An advisory guardrail shapes instructions, warnings, or policy context, but does not block the covered action. The model may be told not to read a path. The UI may describe a trusted workspace. The read can still succeed.

An unverified guardrail is everything else: a claim without a live probe attached. In ANCC, unverified is the default. The burden is on the enforcement claim, not on the reader to disprove it.

The agy case

agy is a useful worked example because its configuration can look like a boundary. In a live probe, the workspace constraint was informational for file reads. With the agent's real workspace settings in place, it read a file outside the declared workspace and returned the file's exact contents — a fixture value it could only have produced by actually reading the file. In one run it even narrated that the target was "outside your workspace" and read it anyway.

On macOS, the real blocking layer was TCC, not the agy workspace policy. TCC protects a narrow set of user folders — Documents, Desktop, Downloads, and similar. It does not cover everything: paths with ordinary filesystem permissions, including common credential directories such as ~/.ssh, are protected only by file permissions, not by TCC. Exactly which of those the agent can reach is its own question — one that only a real-action probe can answer, not the agent's own say-so. (More on why that distinction matters below.)

That changes the posture. The workspace policy is not enforcing for reads. It is advisory unless a live probe shows otherwise. The fact that another system layer — TCC — blocks some folders does not turn the workspace policy into a filesystem sandbox.

The agent said yes. The kernel said no.

There is a sharper failure here than a porous workspace policy, and it showed up while probing exactly this question.

Asked a yes/no question — "does this file exist and is it non-empty?" — about a file inside a TCC-protected folder, the agent answered yes. Asked instead to actually read the same file, the operating system returned Operation not permitted. The agent had not bypassed anything. It had hallucinated the result of a check it never performed.

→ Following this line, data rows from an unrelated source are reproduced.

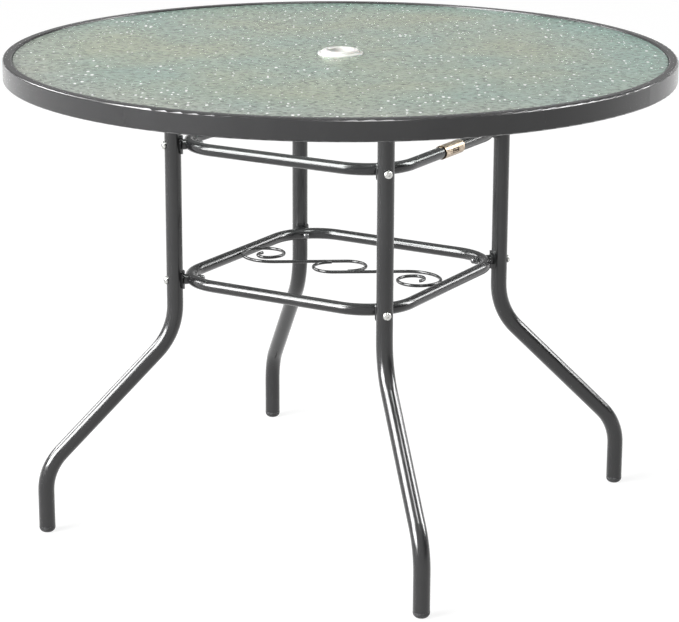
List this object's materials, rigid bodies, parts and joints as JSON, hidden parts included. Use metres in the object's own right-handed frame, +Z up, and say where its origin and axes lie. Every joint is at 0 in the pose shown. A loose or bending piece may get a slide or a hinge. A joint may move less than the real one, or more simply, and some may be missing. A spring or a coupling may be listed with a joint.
{
  "type": "umbrella table",
  "caption": "Round glass patio table in a dark metal rim, with a centre ring for an umbrella pole, bent tube legs, square tube rings and scrollwork.",
  "frame": {"origin": "on the floor, under the middle of the table top", "axes": "+Z up through the umbrella hole; -Y is the front; the legs stand on the diagonals between X and Y, and the ring bars run along X and Y"},
  "size_m": [1.016, 1.016, 0.7345],
  "materials": {
    "glass": "pebbled, tempered, see-through",
    "frame_metal": "charcoal powder coat, satin",
    "white_plastic": "white, smooth",
    "bright_steel": "zinc-plated, bright",
    "dark_steel": "blackened, glossy",
    "cap_plastic": "charcoal, matte",
    "brass": "light brass, polished"
  },
  "bodies": {
    "root": {"foot_cap_back_left": "cap_plastic", "foot_cap_back_right": "cap_plastic", "foot_cap_front_left": "cap_plastic", "foot_cap_front_right": "cap_plastic", "glass_top": "glass", "leg_back_left": "frame_metal", "leg_back_right": "frame_metal", "leg_front_left": "frame_metal", "leg_front_right": "frame_metal", "lower_ring": "frame_metal", "lower_ring_bolts": "bright_steel", "lower_ring_nuts": "dark_steel", "lower_saddle_back_left": "frame_metal", "lower_saddle_back_right": "frame_metal", "lower_saddle_front_left": "frame_metal", "lower_saddle_front_right": "frame_metal", "rim_lug_back_left": "frame_metal", "rim_lug_back_right": "frame_metal", "rim_lug_front_left": "frame_metal", "rim_lug_front_right": "frame_metal", "rim_nuts": "bright_steel", "rim_screws": "bright_steel", "ring_clip": "brass", "scroll_left": "frame_metal", "scroll_right": "frame_metal", "table_rim": "frame_metal", "umbrella_ring": "white_plastic", "upper_ring": "frame_metal", "upper_ring_bolts": "bright_steel", "upper_ring_nuts": "dark_steel", "upper_saddle_back_left": "frame_metal", "upper_saddle_back_right": "frame_metal", "upper_saddle_front_left": "frame_metal", "upper_saddle_front_right": "frame_metal"}
  },
  "joints": []
}
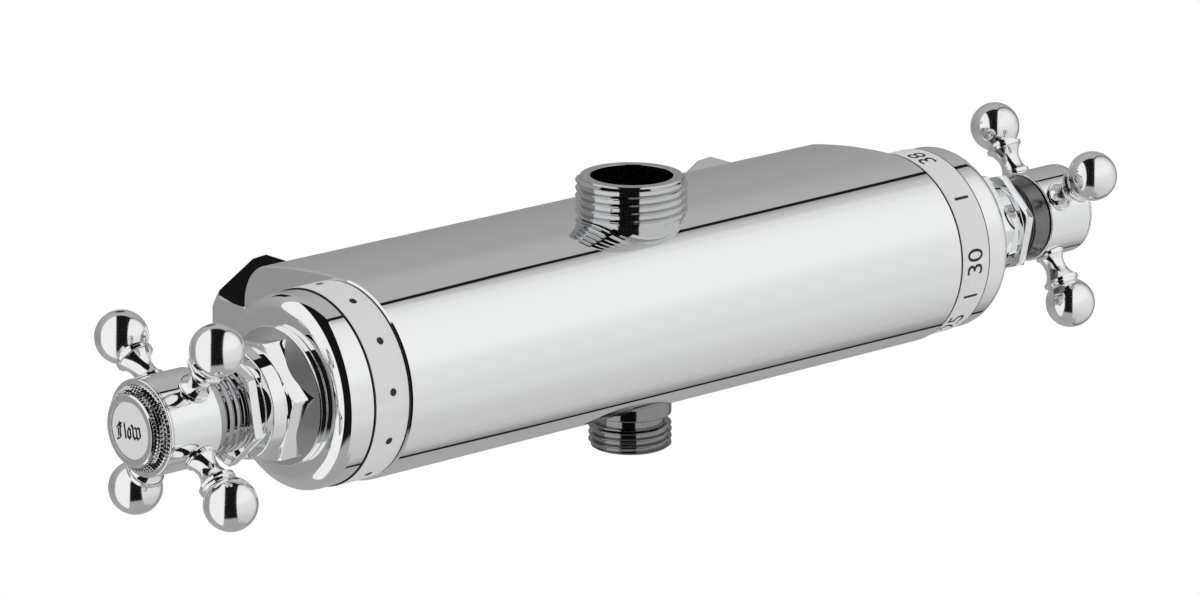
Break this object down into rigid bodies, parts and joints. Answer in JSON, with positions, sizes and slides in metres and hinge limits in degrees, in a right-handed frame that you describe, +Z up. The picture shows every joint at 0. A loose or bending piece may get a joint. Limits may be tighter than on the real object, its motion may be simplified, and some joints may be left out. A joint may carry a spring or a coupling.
{
  "type": "shower mixer",
  "caption": "Wall-mounted bar shower mixer with cross handles at both ends, graduated rings, a threaded outlet above and one below, and two union nuts behind.",
  "frame": {"origin": "midway between the two wall connections, in the plane of the union nuts' open ends", "axes": "+X along the bar towards the temperature handle, +Y into the wall, +Z up along the outlets"},
  "size_m": [0.3152, 0.0817, 0.0698],
  "materials": {
    "polished_chrome": "polished",
    "satin_chrome": "satin",
    "grey_collar": "satin",
    "enamel": "gloss",
    "brass": "machined",
    "ceramic": "lapped",
    "rubber": "moulded",
    "steel": "drawn",
    "moulded_plastic": "moulded",
    "copper": "drawn"
  },
  "bodies": {
    "mixer": {"body": "polished_chrome", "flow_end_cap": "polished_chrome", "temperature_end_cap": "polished_chrome", "flow_bonnet": "polished_chrome", "temperature_bonnet": "polished_chrome", "flow_lock_nut": "polished_chrome", "temperature_lock_nut": "polished_chrome", "flow_stop_collar": "polished_chrome", "top_outlet": "polished_chrome", "bottom_outlet": "polished_chrome", "flow_ring": "satin_chrome", "temperature_ring": "satin_chrome", "temperature_stop_collar": "grey_collar", "flow_cartridge_housing": "brass", "temperature_sleeve": "brass", "temperature_gland": "brass", "hot_inlet_tail": "brass", "cold_inlet_tail": "brass", "flow_fixed_disc": "ceramic", "flow_seat_gasket": "rubber", "temperature_sleeve_o_rings": "rubber", "top_outlet_o_ring": "rubber", "bottom_outlet_o_ring": "rubber", "hot_inlet_washer": "rubber", "cold_inlet_washer": "rubber", "return_spring": "steel", "hot_check_valve_spring": "steel", "cold_check_valve_spring": "steel", "hot_check_valve_body": "moulded_plastic", "cold_check_valve_body": "moulded_plastic"},
    "flow_handle": {"flow_hub": "polished_chrome", "flow_arm_1": "polished_chrome", "flow_arm_2": "polished_chrome", "flow_arm_3": "polished_chrome", "flow_arm_4": "polished_chrome", "flow_spindle": "brass", "flow_moving_disc": "ceramic", "flow_spindle_o_rings": "rubber", "flow_hub_screw": "steel", "flow_index_cap": "polished_chrome", "flow_index_disc": "enamel"},
    "temperature_handle": {"temperature_hub": "polished_chrome", "temperature_arm_1": "polished_chrome", "temperature_arm_2": "polished_chrome", "temperature_arm_3": "polished_chrome", "temperature_arm_4": "polished_chrome", "temperature_spindle": "brass", "temperature_spindle_o_rings": "rubber", "temperature_hub_screw": "steel", "temperature_index_cap": "polished_chrome", "temperature_index_disc": "enamel"},
    "regulator": {"temperature_slide": "moulded_plastic", "wax_element": "copper", "overload_carrier": "brass", "overload_piston_cap": "brass", "overload_spring": "steel"},
    "hot_union": {"hot_union_nut": "polished_chrome"},
    "cold_union": {"cold_union_nut": "polished_chrome"},
    "hot_poppet": {"hot_check_valve_poppet": "moulded_plastic"},
    "cold_poppet": {"cold_check_valve_poppet": "moulded_plastic"}
  },
  "joints": [
    {"name": "flow_turn", "type": "hinge", "parent": "mixer", "child": "flow_handle", "pos_m": [-0.1439, -0.054, 0], "axis": [-1, 0, 0], "range_deg": [-90, 90]},
    {"name": "temperature_turn", "type": "hinge", "parent": "mixer", "child": "temperature_handle", "pos_m": [0.1439, -0.054, 0], "axis": [1, 0, 0], "range_deg": [-135, 135]},
    {"name": "regulator_slide", "type": "slide", "parent": "mixer", "child": "regulator", "axis": [1, 0, 0], "range_m": [-0.00095, 0.00095], "deforming": ["return_spring"]},
    {"name": "hot_union_turn", "type": "hinge", "parent": "mixer", "child": "hot_union", "pos_m": [-0.075, -0.0134, 0], "axis": [0, 1, 0], "continuous": true},
    {"name": "hot_check_lift", "type": "slide", "parent": "mixer", "child": "hot_poppet", "axis": [0, -1, 0], "range_m": [0, 0.0025], "stiffness_N_per_m": 60, "springref_m": -0.002, "deforming": ["hot_check_valve_spring"]},
    {"name": "cold_union_turn", "type": "hinge", "parent": "mixer", "child": "cold_union", "pos_m": [0.075, -0.0134, 0], "axis": [0, 1, 0], "continuous": true},
    {"name": "cold_check_lift", "type": "slide", "parent": "mixer", "child": "cold_poppet", "axis": [0, -1, 0], "range_m": [0, 0.0025], "stiffness_N_per_m": 60, "springref_m": -0.002, "deforming": ["cold_check_valve_spring"]}
  ],
  "couplings": [
    {"joint": "regulator_slide", "follows": "temperature_turn", "m_per_rad": 0.00039789}
  ]
}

The first probe used a convenient shape: ask the agent to self-report a boolean. That shape is unsound, because a confidently wrong agent will fabricate the boolean instead of running the check. The only thing that surfaced the truth was forcing a real action and reading the real operating-system result.

In an ordinary task, a hallucination wastes time. In a security check, a hallucination fabricates proof. An agent that reports "yes, access succeeded" — or "no, that's blocked" — about its own permissions is not evidence of anything. It is the claim under test answering on its own behalf.

An agent's self-report is not evidence. Evidence has to be an artifact the model cannot fake: an operating-system error, a process exit code, a hash, a fixture payload it could only produce by doing the work, an external audit log, a CI result. Vendor documentation, a product's mode name, and the agent's own narration all fail this test equally.

This is not vendor-bashing. It is a classification problem. If a guardrail is advisory, call it advisory. If it is enforcing, attach the live evidence. If nobody has tested it — or the only "test" was the agent reporting on itself — call it unverified.

The third axis: can it be told to stop asking?

Enforcement asks whether anything structurally blocks the agent. There is a second, separate question: can the agent be told not to ask at all? Most agents ship a flag for exactly that — --dangerously-skip-permissions, --full-auto, --yes-always, --auto, a "yolo" mode. Set it, and the human checkpoint disappears.

This is the most safety-relevant fact about an agent, and it is independent of enforcement. An autonomous agent that is genuinely sandboxed is bounded by the sandbox. A prompt-on-every-action agent that hallucinates is bounded by the human who gets asked. The risk is the combination.

Stack the three axes and you get the failure mode this whole page describes. An agent that can act without asking (high autonomy), that nothing structurally stops (advisory or unverified enforcement), that is confidently wrong and will report success it never achieved (hallucination). Each axis alone is survivable — another layer catches it. Together they are a recipe: the agent does the wrong thing, no prompt interrupts it, no boundary blocks it, and it tells you it worked.

In the worked example, the only thing that saved the read was an accidental fourth layer — the operating system's own file protection, which the agent did not know was there and the operator had not configured as a control. Remove that accident and the three axes complete the disaster silently.

The ANCC response

ANCC treats enforcement as a posture with provenance, not a label inferred from product language. The enforcement-provenance convention defines three states: enforcing, advisory, and unverified.

Both enforcing and advisory require cited live probe evidence. Vendor docs, product names, and local config labels are not enough. Without evidence, the posture is unverified.

It also reports the autonomy axis separately: for each agent, the documented modes that disable prompts, with the source cited. And it draws the line the operator would otherwise have to draw in their head — when an agent has a prompt-disabling mode and its enforcement is advisory or unverified, it surfaces a single combined caution. An agent with a verified enforcing posture is not flagged: the structural block is the mitigation.

ancc is a mirror, not an oracle. It reports posture, evidence, and autonomy. CI, governance tooling, or the operator decides whether advisory or unverified posture is acceptable for a given use.

Practical guidance

Do not treat agent config as a security boundary unless a live probe proves enforcement.
Run broad-reach agents inside an external sandbox when sensitive files are nearby.
Route sensitive work to tools with a smaller filesystem view.
Use OS-level controls for real blocking, and verify which paths they actually cover.
Never accept an agent's own yes/no about its access as proof. Probe with a real action and read the real result.
Know which prompt-disabling modes an agent offers, and treat "high autonomy plus unverified enforcement" as the combination to check before trusting it near anything that matters.
Record the probe result with the posture so future users do not rediscover the same gap.

The useful question is not "does the product have a secure-mode setting?" or even "what does the agent say it can do?" The useful question is "what happened when the agent actually tried to cross the boundary?"